Tutti i trattati internazionali dedicati alla tutela dell’ambiente hanno, fino ad oggi, concentrato i propri obiettivi sulla produzione energetica, specialmente sulle strategie di contrasto alla dipendenza da combustibili fossili, e sui trasporti; mai si sono tenuti in considerazione gli aspetti ambientali legati all’alimentazione.
Il focus dello studio dei trenta esperti si è invece concentrato proprio sulle strategie per produrre cibo senza mettere a rischio la stabilità e la resilienza dell’ecosistema terrestre, ovvero, senza superare i “limiti del pianeta”.
Per migliorare e rendere sostenibile la produzione alimentare si deve uscire dalla logica di libero mercato e di spinta al consumo, cominciando dalla lotta allo spreco: il 50% del cibo prodotto viene sprecato per le cause più disparate, che vanno dalle cattive abitudini, alla sovraproduzione a problemi infrastrutturali che rendono inutilizzabili i prodotti prima che raggiungano le nostre tavole.
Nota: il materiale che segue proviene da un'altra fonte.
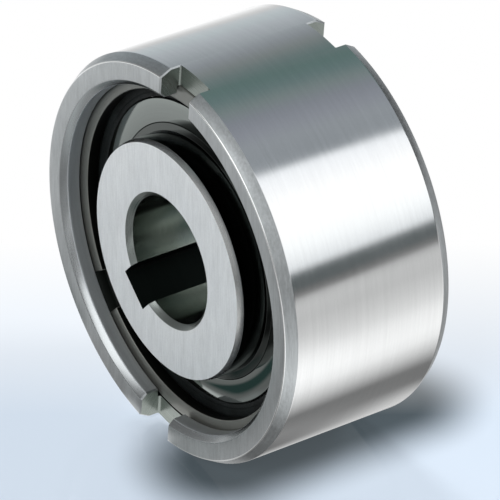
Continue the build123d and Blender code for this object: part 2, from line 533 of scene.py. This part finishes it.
def rod(piece, size):
    """Makes a drawn line a four-sided rod that cuts a chamfer along an edge."""
    pick(piece)
    bpy.ops.object.convert(target="CURVE")
    curve = bpy.context.object.data
    curve.dimensions = "3D"
    curve.twist_mode = "Z_UP"
    curve.bevel_depth = size
    curve.bevel_resolution = 0
    curve.use_fill_caps = True
    bpy.ops.object.convert(target="MESH")
    piece = bpy.context.object
    tidy_mesh(piece)
    return piece


def block(name, low, high):
    """A box between two corners."""
    deselect()
    low = Vector(low)
    high = Vector(high)
    bpy.ops.mesh.primitive_cube_add(size=1, location=(low + high) / 2, scale=high - low)
    piece = bpy.context.object
    piece.name = piece.data.name = name
    bpy.ops.object.transform_apply(location=True, rotation=True, scale=True)
    return piece


def smooth(piece):
    """Shades the piece smooth, and leaves its sharp edges sharp."""
    pick(piece)
    bpy.ops.object.shade_smooth_by_angle(angle=radians(30))


def finish_where(piece, material, test):
    """Gives the faces whose vertices all pass the test a finish of their own."""
    piece.data.materials.append(material)
    edit(piece, "FACE")
    corners = piece.data.vertices
    select_where(
        piece, "polygons", lambda face: all(test(corners[index].co) for index in face.vertices)
    )
    piece.active_material_index = len(piece.data.materials) - 1
    bpy.ops.object.material_slot_assign()
    bpy.ops.object.mode_set(mode="OBJECT")


def settle(piece, material, body, slot, *nodes):
    """Gives a finished piece its material and its body, and hides the CAD nodes that it stands
    for.
    """
    piece.data.materials.clear()
    piece.data.materials.append(material)
    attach(piece, body)
    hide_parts(*nodes)


def mirrored(corners):
    """An outline of a half, from the middle outwards, with its mirror image across the middle."""
    return corners + [(radius, -place) for radius, place in reversed(corners)]


# ---------------------------------------------------------------- the pieces


class CLUTCH_OT_outer_ring(bpy.types.Operator):
    """Turns the outer ring and cuts its driving slots"""

    bl_idname = "clutch.outer_ring"
    bl_label = "Outer ring"

    def execute(self, context):
        sizes = context.scene.clutch_sizes
        tones = context.scene.clutch_finishes
        seat = sizes.seat_radius
        inner_half = [
            (sizes.track_radius, sizes.track_width / 2),
            (seat, sizes.track_width / 2),
            (seat, SNAP_BACK - sizes.groove_play),
            (sizes.groove_radius, SNAP_BACK - sizes.groove_play),
            (sizes.groove_radius, SNAP_FACE + sizes.groove_front_play),
            (seat, SNAP_FACE + sizes.groove_front_play),
            (seat, OUTER_HALF - sizes.mouth_chamfer),
            (seat + sizes.mouth_chamfer, OUTER_HALF),
            (OUTER_RADIUS - sizes.rim_height, OUTER_HALF),
            (OUTER_RADIUS, OUTER_HALF - sizes.rim_length),
        ]
        ring = turned("outer_ring_steel", mirrored(inner_half), sizes.edge_round, sizes.steps)
        cut(ring, self.slot_bars(sizes))
        cut(ring, self.slot_edges(sizes, seat))
        tidy_mesh(ring, normals=False)
        smooth(ring)
        faced = steel("faced_steel", tones.faced, 0.38, shade=0.2, bump=1.5, straight=True)
        ground = steel("ground_steel", tones.ground, 0.13, marks=0.2, shade=0.05, bump=0.35)
        milled = steel("milled_steel", tones.milled, 0.30, shade=0.15)
        # The rounded face edges get a lighter tone: a painted highlight besides their real one
        edge = steel("edge_steel", tones.edge, 0.18, shade=0.05)
        chamfered = steel("chamfer_steel", scaled(tones.faced, 0.92), 0.24, shade=0.08)
        # Near-black walls and floor in the snap ring grooves: painted shade
        painted_groove_shade = steel("groove_steel", scaled(tones.milled, 0.2), 0.45, shade=0.15)
        seated = steel("seat_steel", tones.faced, 0.38, shade=0.12, gloss=0.75)
        settle(ring, faced, OUTER_BODY, "ground_steel", "outer_ring")
        finish_where(ring, chamfered, lambda place: self.is_on_mouth_chamfer(place, sizes))
        finish_where(ring, seated, lambda place: self.is_on_seat(place, sizes))
        finish_where(ring, painted_groove_shade, lambda place: self.is_in_groove(place, sizes))
        finish_where(ring, milled, lambda place: self.is_in_slot(place, sizes))
        finish_where(ring, ground, self.is_outside)
        finish_where(ring, edge, lambda place: self.is_on_edge(place, sizes))
        return {"FINISHED"}

    def is_outside(self, place):
        return from_axis(place) > OUTER_RADIUS - NEAR

    def is_on_mouth_chamfer(self, place, sizes):
        slack = 0.5 * sizes.edge_round
        return from_axis(place) < sizes.seat_radius + sizes.mouth_chamfer + slack and (
            abs(place.y) > OUTER_HALF - sizes.mouth_chamfer - slack
        )

    def is_on_seat(self, place, sizes):
        """Whether a vertex lies in the bore, between a groove and the mouth chamfer."""
        return from_axis(place) < sizes.seat_radius + sizes.edge_round and (
            abs(place.y) > SNAP_FACE + sizes.groove_front_play - TOUCH
        )

    def is_in_groove(self, place, sizes):
        """Whether a vertex lies on a wall or the floor of a snap ring's groove."""
        radius = from_axis(place)
        return sizes.seat_radius - TOUCH < radius < sizes.groove_radius + TOUCH and (
            abs(place.y) < SNAP_FACE + sizes.groove_front_play + TOUCH
        )

    def is_on_edge(self, place, sizes):
        """Whether a vertex lies on the rounded edge between a face and its rim chamfer."""
        slack = 1.1 * sizes.edge_round
        return abs(from_axis(place) - OUTER_RADIUS + sizes.rim_height) < slack and (
            abs(place.y) > OUTER_HALF - slack
        )

    def is_in_slot(self, place, sizes):
        """Whether a vertex lies on the walls or the floor of a slot."""
        side = Vector(along(sizes.slot_angle))
        return abs(place.dot(side)) < sizes.slot_width / 2 + TOUCH and (
            abs(place.y) > OUTER_HALF - sizes.slot_depth - TOUCH
        )

    def slot_bars(self, sizes):
        """Two bars right across the ring, one at each face, with rounded lower corners."""
        half = sizes.slot_width / 2
        floor = OUTER_HALF - sizes.slot_depth
        top = OUTER_HALF + sizes.slot_depth
        length = 1.1 * OUTER_RADIUS
        bars = block("slot_bars", (-length, floor, -half), (length, top, half))
        edit(bars, "EDGE")

        def is_floor_edge(edge):
            ends = [bars.data.vertices[index].co for index in edge.vertices]
            return all(abs(end.y - floor) < NEAR for end in ends) and (
                abs(ends[0].x - ends[1].x) > length
            )

        select_where(bars, "edges", is_floor_edge)
        bpy.ops.mesh.bevel(offset=sizes.slot_floor, segments=4)
        bpy.ops.object.mode_set(mode="OBJECT")
        modify(bars, "MIRROR", use_axis=(False, True, False))
        self.turn_to_slots(bars, sizes)
        return bars

    def slot_edges(self, sizes, seat):
        """Rods along the slots' edges, modelled at one wall and mirrored to the other seven."""
        half = sizes.slot_width / 2

        def level(radius):
            return sqrt(radius**2 - half**2)

        floor = OUTER_HALF - sizes.slot_depth
        corners = [
            (level(seat), floor),
            (level(seat), OUTER_HALF - sizes.mouth_chamfer),
            (level(seat + sizes.mouth_chamfer), OUTER_HALF),
            (level(OUTER_RADIUS - sizes.rim_height), OUTER_HALF),
            (level(OUTER_RADIUS), OUTER_HALF - sizes.rim_length),
            (level(OUTER_RADIUS), floor),
        ]
        path = drawn("slot_edges", [(x, y, half) for x, y in corners], closed=False)
        rods = rod(path, sizes.slot_edge)
        modify(rods, "MIRROR", use_axis=(True, True, True), use_mirror_merge=False)
        tidy_mesh(rods)
        self.turn_to_slots(rods, sizes)
        return rods

    def turn_to_slots(self, cutter, sizes):
        """Turns a cutter that points along X to the slots' own angle."""
        lay(cutter, outwards(sizes.slot_angle), (0, 1, 0))


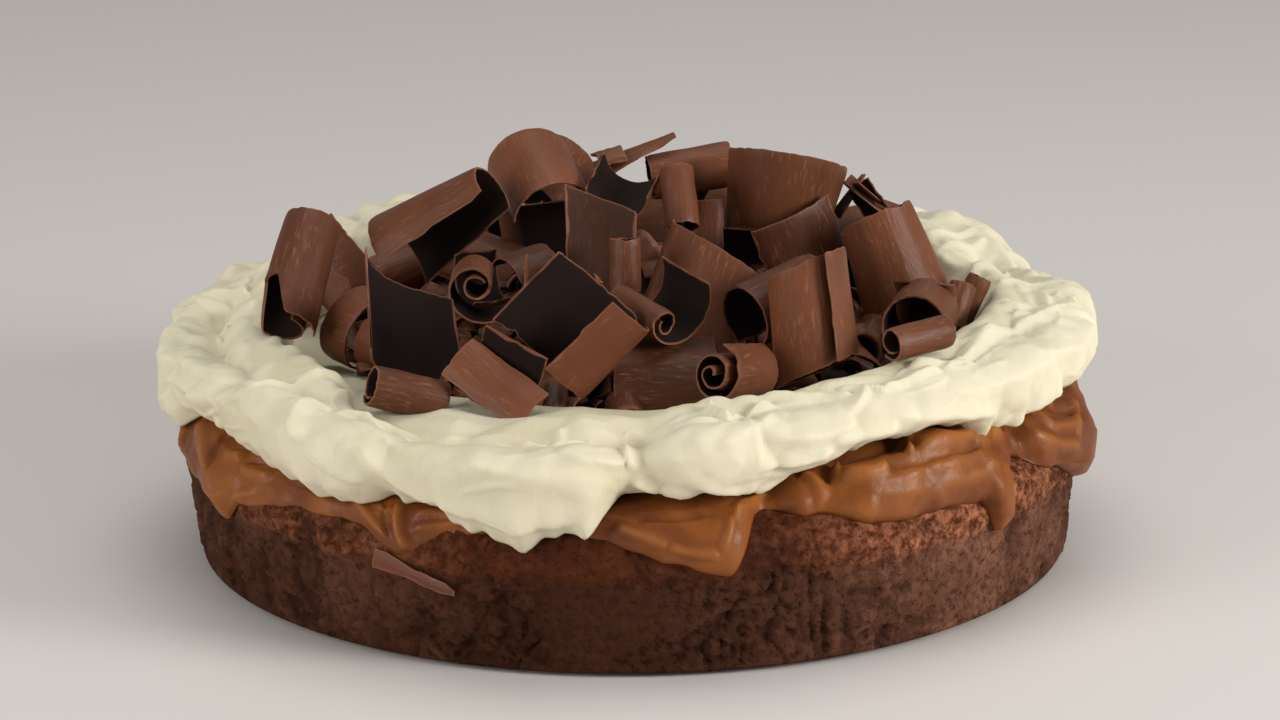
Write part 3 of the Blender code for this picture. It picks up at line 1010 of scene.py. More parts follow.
@dataclass
class DulceDeLeche:
    """The spread over the cake's top, hanging over its crust in lobes and drips.

    A row of LOBES holds a bearing, how far the spread hangs down the outline and how thick it
    is there. STROKES raise it and GROOVES dig into it.
    """

    outline: Outline = field(default_factory=Outline)
    finish: CaramelFinish = field(default_factory=CaramelFinish)
    thickness: float = 0.0045
    start: float = -0.020
    rise: float = -0.013
    bluntness: float = 4
    lifted: float = 0.0004
    steps: int = 900
    under_count: int = 8
    over_count: int = 60
    crowding: float = 1.25
    raggedness: float = 0.0012
    end_waves: Combing = Combing(0.30, 0, 5.0)
    least_reach: float = 0.0008
    bow: Combing = Combing(0.045, 22, 3.0)
    ripple: float = 0.0006
    ripple_lines: Combing = Combing(0.05, 170, 1.0, 2.4)
    ripple_sharpness: float = 2.2
    thread: float = 0.00028
    thread_lines: Combing = Combing(0.07, 560, 6.0, 5)
    ridge_power: float = 0.9
    groove_power: float = 0.8
    drawn_from: float = -0.012
    drawn_over: float = 0.008
    drawn_thickness: float = 0.003
    drawn_drop: float = 0.0005
    # The painted highlight on a ridge starts at this height and grows over the next.
    highlight_from: float = 0.0004
    highlight_over: float = 0.0024

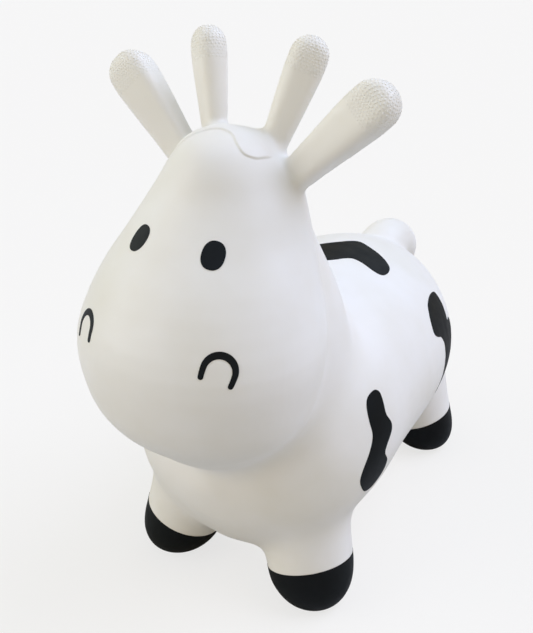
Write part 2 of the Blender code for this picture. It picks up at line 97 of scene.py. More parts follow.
class Side(Enum):
    """A side of the cow, as the sign of its X."""

    LEFT = 1
    RIGHT = -1

    @property
    def word(self) -> str:
        """The side's word in the names of pieces."""
        return self.name.lower()


class Section(Enum):
    """The cross-section that a form is drawn through."""

    OVAL = "oval"
    SOFT_BOX = "box with round corners"


# Curves through rows of measures


def between(p0: float, p1: float, p2: float, p3: float, t: float) -> float:
    """Read a smooth curve at the share t of the way from its second value to its third."""
    bend = 2 * p0 - 5 * p1 + 4 * p2 - p3
    return p1 + 0.5 * ((p2 - p0) * t + bend * t ** 2 + (3 * p1 - p0 - 3 * p2 + p3) * t ** 3)


def smooth_rows(rows: Sequence[Sequence[float]], count: int) -> list[list[float]]:
    """Read rows at even steps from a smooth curve through the given rows.

    Args:
        rows: The rows that the curve passes through.
        count: How many rows to read.

    Returns:
        The rows that were read.
    """
    before = [2 * a - b for a, b in zip(rows[0], rows[1])]
    after = [2 * a - b for a, b in zip(rows[-1], rows[-2])]
    points = [before, *rows, after]
    result = []
    for index in range(count):
        place = (len(rows) - 1) * index / (count - 1)
        start = min(int(place), len(rows) - 2)
        result.append([between(*values, place - start) for values in zip(*points[start:start + 4])])
    return result


def smooth_loop(points: Sequence[Sequence[float]], count: int) -> list[list[float]]:
    """Read points at even steps from a smooth closed curve.

    Args:
        points: The points that the curve passes through.
        count: How many points to read.

    Returns:
        The points that were read.
    """
    result = []
    for index in range(count):
        place = len(points) * index / count
        start = int(place)
        near = [points[(start + step) % len(points)] for step in (-1, 0, 1, 2)]
        result.append([between(*values, place - start) for values in zip(*near)])
    return result


def stroke(path: Sequence[Vector], width: float, end_share: float) -> list[Vector]:
    """Outline a flat stroke with round ends that it thins towards.

    Args:
        path: The middle line of the stroke.
        width: Its width in the middle.
        end_share: The share of that width that is left at its ends.

    Returns:
        The points of the closed outline.
    """
    left, right, ends = [], [], []
    for index, point in enumerate(path):
        ahead = path[min(index + 1, len(path) - 1)] - path[max(index - 1, 0)]
        off_middle = abs(2 * index / (len(path) - 1) - 1)
        half = width / 2 * (1 - (1 - end_share) * off_middle ** 2)
        across = Vector((-ahead.y, ahead.x)).normalized() * half
        left.append(point + across)
        right.append(point - across)
    for end, inner in ((path[-1], path[-2]), (path[0], path[1])):
        ahead = (end - inner).normalized() * end_share * width / 2
        across = Vector((-ahead.y, ahead.x))
        angles = [pi * step / CAP_STEPS for step in range(1, CAP_STEPS)]
        ends.append([end + across * cos(angle) + ahead * sin(angle) for angle in angles])
    return left + ends[0] + right[::-1] + ends[1]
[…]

Per dare seguito a quanto proposto, dobbiamo tutti, ognuno per il proprio ruolo, essere partecipi del cambiamento, per innescare un circolo virtuoso tra le abitudini alimentari dei singoli cittadini, le politiche nazionali e internazionali.
Oltre alla lotta allo spreco, il monito degli esperti indica la necessità di evitare ulteriore consumo di acqua e suolo, azzerare la perdita di biodiversità e puntare sin da subito alla de-carbonizzazione della produzione agricola (l’abbandono di tecniche e metodi produttivi basati su combustibili fossili).
Se individuare dove intervenire è semplice, molto più difficile è l’elaborazione delle modalità più efficaci: quel che è certo è che risulta necessaria una rivoluzione delle abitudini e soprattutto della politica produttiva e commerciale.
La proposta che lancia la rivista Lancet è quella di stimolare un’ampia discussione a tutti i livelli, per arrivare in tempo ad accordi internazionali sul cibo, sull’esempio di quanto avviene per il clima.
Il cambiamento dev’essere stimolato, tutelato e favorito da incentivi e da una legislazione che non lasci spazio a improvvisati e speculatori.
La prospettiva proposta dai trenta esperti è, nonostante le difficoltà e la complessità del problema, di speranza: con le opportune strategie politiche concordate a livello internazionale ed il superamento degli interessi di parte, è possibile realizzare l’accesso ad un’alimentazione sufficiente e adeguata, anche con riguardo alla qualità delle materie prime, a garantire la vita e la salute di tutti gli abitanti del pianeta.